If you’re wondering just how thick the batter should be, it should be something like this:
Make sure you have some time available before starting the next part, as you have to assemble, then bake these cookies… it can be time intensive depending on how many you make.
- Place oven rack in the middle of your oven and preheat to 375°F before baking.
- Scoop out 1 oz of dough and roll into a ball. Split the balls into two even halves and flatten into rounds.
- Place .4 oz of the filling into the center of one of the halves, then take the other side and gently pinch together the seams (like a ravioli) so that the filling doesn’t come out (check out the last time I did this here).
- Once the filling is sealed in, gently pat into a smooth round oval. The cookie won’t rise that much, so the size and shape you make it here will be very close to how it looks in the end.
- Place the cookies on a plate and back in the fridge for about 10 minutes, just to harden back up.
- Take out the cookies and poke some holes on the top to vent the steam from the filling (this is important, cookie will explode a bit if you skip this step).

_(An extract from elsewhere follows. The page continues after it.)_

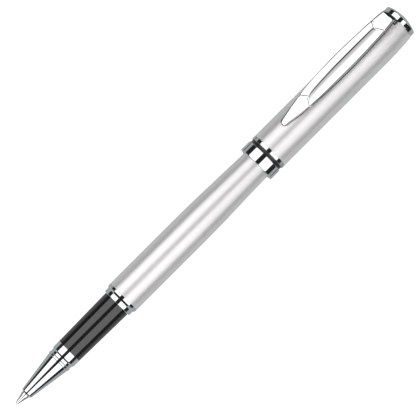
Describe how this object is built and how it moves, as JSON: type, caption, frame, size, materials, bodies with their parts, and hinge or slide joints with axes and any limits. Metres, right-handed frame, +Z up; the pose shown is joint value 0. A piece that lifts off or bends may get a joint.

- Place the cookie onto a parchment-lined baking sheet, placing just 6 – 8 cookies per sheet
- Bake for 10 minutes or so, rotating the pan halfway. Make sure that the filling hasn’t erupted out of the cookie (alternatively, just sit and watch ’em bake).
- Cool 2 – 3 minutes on the pan before transferring to a cooling rack.
- Eat and enjoy. Refrigerate cookies for storage as the filling has butter in it and isn’t a fan of long-term room temperatures.
Here’s a shot of the assembly, also a bonus shot of me watching the cookies bake with my cat, Mishka, who refused to leave me alone for some reason.
All in all, this cookie was a pain in the butt to make, but in the end it was exactly what I wanted it to be. Jess simply can’t stop eating them, in fact, her go to dessert has turned into one of these cookies, warmed up, topped with vanilla ice cream. If any of you out there try this, please let me know your results!